In D60226#1455485, @pcc wrote:

Also do note, I did a quick benchmark on thin-link time for libLTO.dylib. thin-link was 2.6s before the change vs. 4.0s after the change. Building IRSymtab during thin-link does introduce non-negligible overhead. It might be possible to build them async in threads to reduce the overhead.

@pcc is this surprising? Typically we should just be loading it out of the bitcode file. There are cases where it has to be rebuilt, but theoretically those should be exceptions.

Yes, we normally just load it out of the bitcode file. The irsymtab only needs to be rebuilt when the version of the producer and the consumer do not match. You might be hitting the "upgrade" path here: http://llvm-cs.pcc.me.uk/lib/Object/IRSymtab.cpp#330

This is likely. I didn't bootstrap the build. I will try again with a matching version.

In D60226#1455485, @pcc wrote:

Also do note, I did a quick benchmark on thin-link time for libLTO.dylib. thin-link was 2.6s before the change vs. 4.0s after the change. Building IRSymtab during thin-link does introduce non-negligible overhead. It might be possible to build them async in threads to reduce the overhead.

@pcc is this surprising? Typically we should just be loading it out of the bitcode file. There are cases where it has to be rebuilt, but theoretically those should be exceptions.

Yes, we normally just load it out of the bitcode file. The irsymtab only needs to be rebuilt when the version of the producer and the consumer do not match. You might be hitting the "upgrade" path here: http://llvm-cs.pcc.me.uk/lib/Object/IRSymtab.cpp#330

This is likely. I didn't bootstrap the build. I will try again with a matching version.

Without hitting the upgrade path, the time is almost negligible. Thanks for pointing that out.

I have mostly small suggestions below.

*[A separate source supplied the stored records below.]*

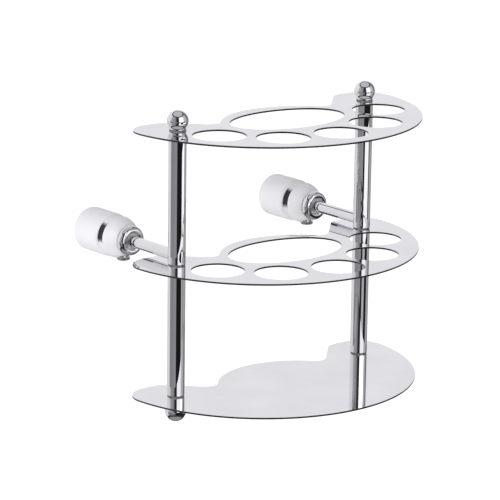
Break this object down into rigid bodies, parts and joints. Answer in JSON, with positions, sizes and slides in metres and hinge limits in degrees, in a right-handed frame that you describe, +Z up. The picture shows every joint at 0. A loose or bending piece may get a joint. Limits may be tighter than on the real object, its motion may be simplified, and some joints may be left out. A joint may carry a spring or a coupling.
{
  "type": "wall-mounted tumbler and brush holder",
  "caption": "Wall-mounted chrome holder with tiered shelves on round posts; tools stand through an oval hole and round holes and rest on a solid bottom shelf.",
  "frame": {"origin": "on the wall plane, midway between the two wall brackets, at the height of the arms", "axes": "+X along the wall to the right as seen from the room, +Y into the wall, +Z up"},
  "size_m": [0.1818, 0.1605, 0.1785],
  "materials": {
    "shelf_chrome": "mirror-polished plating on sheet steel",
    "post_chrome": "mirror-polished plating on steel tube",
    "fitting_chrome": "mirror-polished plating on turned and cast fittings",
    "arm_chrome": "mirror-polished plating on solid rod",
    "screw_steel": "plain bright steel",
    "brass_core": "turned brass, unplated",
    "clear_nylon": "moulded translucent white nylon",
    "bracket_zinc": "satin die-cast zinc",
    "gasket_rubber": "die-cut black rubber"
  },
  "bodies": {
    "wall_brackets": {"left_wall_bracket": "bracket_zinc", "left_wall_gasket": "gasket_rubber", "right_wall_bracket": "bracket_zinc", "right_wall_gasket": "gasket_rubber"},
    "rack": {"top_shelf": "shelf_chrome", "middle_shelf": "shelf_chrome", "bottom_shelf": "shelf_chrome", "post_washers": "clear_nylon", "left_upper_post": "post_chrome", "left_lower_post": "post_chrome", "left_arm_block": "brass_core", "left_upper_stud": "screw_steel", "left_lower_stud": "screw_steel", "left_top_finial": "fitting_chrome", "left_foot_collar": "fitting_chrome", "left_bottom_finial": "fitting_chrome", "left_arm": "arm_chrome", "left_arm_cap": "clear_nylon", "right_upper_post": "post_chrome", "right_lower_post": "post_chrome", "right_arm_block": "brass_core", "right_upper_stud": "screw_steel", "right_lower_stud": "screw_steel", "right_top_finial": "fitting_chrome", "right_foot_collar": "fitting_chrome", "right_bottom_finial": "fitting_chrome", "right_arm": "arm_chrome", "right_arm_cap": "clear_nylon"},
    "left_socket": {"left_flange": "fitting_chrome", "left_socket_head": "fitting_chrome", "left_ring_collar": "fitting_chrome", "left_grub_screw": "screw_steel"},
    "left_pad": {"left_clamp_pad": "clear_nylon"},
    "left_thumb_screw": {"left_clamp_screw": "fitting_chrome"},
    "right_socket": {"right_flange": "fitting_chrome", "right_socket_head": "fitting_chrome", "right_ring_collar": "fitting_chrome", "right_grub_screw": "screw_steel"},
    "right_pad": {"right_clamp_pad": "clear_nylon"},
    "right_thumb_screw": {"right_clamp_screw": "fitting_chrome"}
  },
  "joints": [
    {"name": "rack_slide", "type": "slide", "parent": "wall_brackets", "child": "rack", "axis": [0, -1, 0], "range_m": [0, 0.0145]},
    {"name": "left_socket_slide", "type": "slide", "parent": "wall_brackets", "child": "left_socket", "axis": [0, -1, 0], "range_m": [0, 0.008]},
    {"name": "left_pad_travel", "type": "slide", "parent": "left_socket", "child": "left_pad", "axis": [0, 0, -1], "range_m": [0, 0.00105]},
    {"name": "left_screw_turn", "type": "hinge", "parent": "left_pad", "child": "left_thumb_screw", "pos_m": [-0.069, -0.0315, -0.0114], "axis": [0, 0, -1], "range_deg": [0, 541]},
    {"name": "right_socket_slide", "type": "slide", "parent": "wall_brackets", "child": "right_socket", "axis": [0, -1, 0], "range_m": [0, 0.008]},
    {"name": "right_pad_travel", "type": "slide", "parent": "right_socket", "child": "right_pad", "axis": [0, 0, -1], "range_m": [0, 0.00105]},
    {"name": "right_screw_turn", "type": "hinge", "parent": "right_pad", "child": "right_thumb_screw", "pos_m": [0.069, -0.0315, -0.0114], "axis": [0, 0, -1], "range_deg": [0, 541]}
  ],
  "couplings": [
    {"joint": "left_screw_turn", "follows": "left_pad_travel", "rad_per_m": 8976},
    {"joint": "right_screw_turn", "follows": "right_pad_travel", "rad_per_m": 8976}
  ]
}
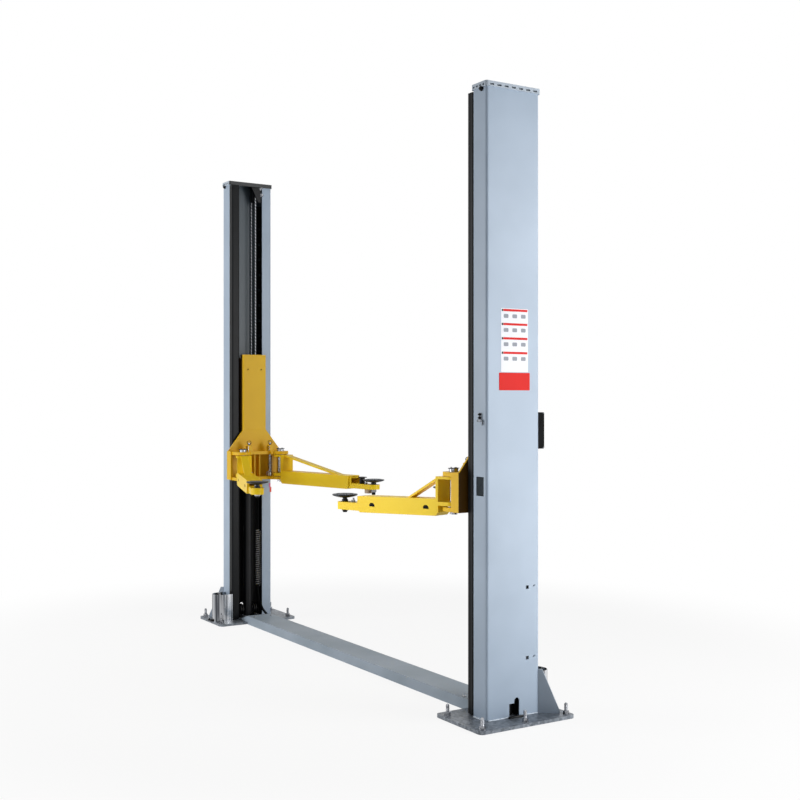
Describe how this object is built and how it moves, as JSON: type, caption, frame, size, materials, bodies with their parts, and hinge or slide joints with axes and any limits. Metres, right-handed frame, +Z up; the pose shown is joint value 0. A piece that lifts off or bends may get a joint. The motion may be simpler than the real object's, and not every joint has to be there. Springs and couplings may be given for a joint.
{
  "type": "two post car lift",
  "caption": "Two post car lift: facing C columns on anchored base plates, yellow carriages with swinging telescopic arms and screw pads, floor cover, equaliser cables and hydraulic cylinders.",
  "frame": {"origin": "on the floor, at the centre of the lift's footprint, midway between the columns", "axes": "X from the left column to the right column, Y across the bay from the short arms to the long arms, Z up"},
  "size_m": [3.12, 0.8185, 2.824],
  "materials": {
    "column_paint": "gloss",
    "zinc_plate": "satin",
    "bright_steel": "polished",
    "cover_paint": "gloss",
    "yellow_paint": "gloss",
    "black_paint": "satin",
    "rubber": "matt",
    "wear_block": "matt",
    "cable_steel": "satin",
    "hose_rubber": "matt",
    "brass": "satin",
    "box_plastic": "matt"
  },
  "bodies": {
    "stand": {"column_right": "column_paint", "cap_right": "column_paint", "base_plate_right": "zinc_plate", "lift_cylinder_right": "black_paint", "column_left": "column_paint", "cap_left": "column_paint", "base_plate_left": "zinc_plate", "lift_cylinder_left": "black_paint", "base_gussets": "zinc_plate", "pulley_shrouds": "bright_steel", "door_guards": "rubber", "lock_racks": "column_paint", "lock_releases": "bright_steel", "anchor_bolts": "bright_steel", "floor_cover": "cover_paint", "top_pulleys": "black_paint", "base_pulleys": "black_paint", "pulley_brackets": "column_paint", "equaliser_cables": "cable_steel", "hydraulic_hose": "hose_rubber", "hose_unions": "brass", "control_box": "box_plastic"},
    "carriage_right": {"carriage_right": "yellow_paint", "slide_blocks_right": "wear_block", "arm_pins_right": "bright_steel", "arm_locks_right": "bright_steel"},
    "rod_right": {"cylinder_rod_right": "bright_steel"},
    "arm_right_front": {"outer_arm_right_front": "yellow_paint"},
    "extension_right_front": {"inner_arm_right_front": "yellow_paint"},
    "pad_right_front": {"pad_right_front": "rubber"},
    "arm_right_rear": {"outer_arm_right_rear": "yellow_paint"},
    "extension_right_rear": {"inner_arm_right_rear": "yellow_paint"},
    "pad_right_rear": {"pad_right_rear": "rubber"},
    "carriage_left": {"carriage_left": "yellow_paint", "slide_blocks_left": "wear_block", "arm_pins_left": "bright_steel", "arm_locks_left": "bright_steel"},
    "rod_left": {"cylinder_rod_left": "bright_steel"},
    "arm_left_front": {"outer_arm_left_front": "yellow_paint"},
    "extension_left_front": {"inner_arm_left_front": "yellow_paint"},
    "pad_left_front": {"pad_left_front": "rubber"},
    "arm_left_rear": {"outer_arm_left_rear": "yellow_paint"},
    "extension_left_rear": {"inner_arm_left_rear": "yellow_paint"},
    "pad_left_rear": {"pad_left_rear": "rubber"}
  },
  "joints": [
    {"name": "lift_right", "type": "slide", "parent": "stand", "child": "carriage_right", "axis": [0, 0, 1], "range_m": [-0.8, 0.95]},
    {"name": "lift_left", "type": "slide", "parent": "stand", "child": "carriage_left", "axis": [0, 0, 1], "range_m": [-0.8, 0.95]},
    {"name": "rod_slide_right", "type": "slide", "parent": "stand", "child": "rod_right", "axis": [0, 0, 1], "range_m": [-0.4, 0.475]},
    {"name": "rod_slide_left", "type": "slide", "parent": "stand", "child": "rod_left", "axis": [0, 0, 1], "range_m": [-0.4, 0.475]},
    {"name": "swing_right_front", "type": "hinge", "parent": "carriage_right", "child": "arm_right_front", "pos_m": [1.166, -0.13, 0.95], "axis": [0, 0, 1], "range_deg": [-17.4, 72.6]},
    {"name": "extend_right_front", "type": "slide", "parent": "arm_right_front", "child": "extension_right_front", "axis": [-0.9539, -0.2989, -0.0286], "range_m": [-0.05, 0.3]},
    {"name": "pad_height_right_front", "type": "slide", "parent": "extension_right_front", "child": "pad_right_front", "axis": [0, 0, 1], "range_m": [0, 0.04]},
    {"name": "swing_right_rear", "type": "hinge", "parent": "carriage_right", "child": "arm_right_rear", "pos_m": [1.166, 0.13, 0.95], "axis": [0, 0, -1], "range_deg": [-16, 74]},
    {"name": "extend_right_rear", "type": "slide", "parent": "arm_right_rear", "child": "extension_right_rear", "axis": [-0.9613, 0.2756, 0], "range_m": [0, 0.26]},
    {"name": "pad_height_right_rear", "type": "slide", "parent": "extension_right_rear", "child": "pad_right_rear", "axis": [0, 0, 1], "range_m": [0, 0.04]},
    {"name": "swing_left_front", "type": "hinge", "parent": "carriage_left", "child": "arm_left_front", "pos_m": [-1.166, -0.13, 0.95], "axis": [0, 0, -1], "range_deg": [-17.4, 72.6]},
    {"name": "extend_left_front", "type": "slide", "parent": "arm_left_front", "child": "extension_left_front", "axis": [0.9539, -0.2989, -0.0286], "range_m": [-0.05, 0.3]},
    {"name": "pad_height_left_front", "type": "slide", "parent": "extension_left_front", "child": "pad_left_front", "axis": [0, 0, 1], "range_m": [0, 0.04]},
    {"name": "swing_left_rear", "type": "hinge", "parent": "carriage_left", "child": "arm_left_rear", "pos_m": [-1.166, 0.13, 0.95], "axis": [0, 0, 1], "range_deg": [-12, 78]},
    {"name": "extend_left_rear", "type": "slide", "parent": "arm_left_rear", "child": "extension_left_rear", "axis": [0.9781, 0.2079, 0], "range_m": [-0.05, 0.2]},
    {"name": "pad_height_left_rear", "type": "slide", "parent": "extension_left_rear", "child": "pad_left_rear", "axis": [0, 0, 1], "range_m": [0, 0.04]}
  ],
  "couplings": [
    {"joint": "lift_left", "follows": "lift_right", "ratio": 1},
    {"joint": "rod_slide_right", "follows": "lift_right", "ratio": 0.5},
    {"joint": "rod_slide_left", "follows": "lift_right", "ratio": 0.5}
  ]
}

Overall, it looks pretty good and straightforward.

llvm/lib/LTO/LTO.cpp
423 ↗(On Diff #193570)

Suggest renaming to something more generic like "getSingleBitcodeModule", and just change the assert text to "Expect only one module". In case we want to use this interface for something other than that client in the future.

llvm/tools/llvm-lto/llvm-lto.cpp
458 ↗(On Diff #193570)

Maybe combine this with loadFile, since they are always used together and the Buffer from loadFile doesn't seem to be used elsewhere?

462 ↗(On Diff #193570)

The new patch loses this option, which seems to be used by a couple tests under test/ThinLTO/X86.

steven_wu marked 2 inline comments as done.Apr 5 2019, 12:51 PM
steven_wu added inline comments.
llvm/tools/llvm-lto/llvm-lto.cpp
458 ↗(On Diff #193570)

This is just to extend the lifetime of buffer till module is created from InputFile.

462 ↗(On Diff #193570)

I will add this back.

steven_wu updated this revision to Diff 193958.Apr 5 2019, 1:28 PM

Address review feedback

Just noticed something else looking through it again, question below.

llvm/include/llvm/LTO/legacy/ThinLTOCodeGenerator.h
254 ↗(On Diff #193958)

This and the functions below take an InputFile pointer with a nullptr default - why the default (and null check in these routines), since it looks like it is always being passed (other than emitImports, note on that further down). Can you remove the default parameter value, and also make this take a reference and remove the null checks?

llvm/tools/llvm-lto/llvm-lto.cpp
626 ↗(On Diff #193958)

This should now pass Input.get()

steven_wu updated this revision to Diff 194162.Apr 8 2019, 9:30 AM

Review feedback.

steven_wu marked 2 inline comments as done.Apr 8 2019, 9:31 AM
This revision is now accepted and ready to land.Apr 8 2019, 10:25 AM
This revision was automatically updated to reflect the committed changes.

I reverted this because the old thinLTO test cases need to be updated to have data layout as a requirement to use IRSymtab. I will start a separate review to address all those issues.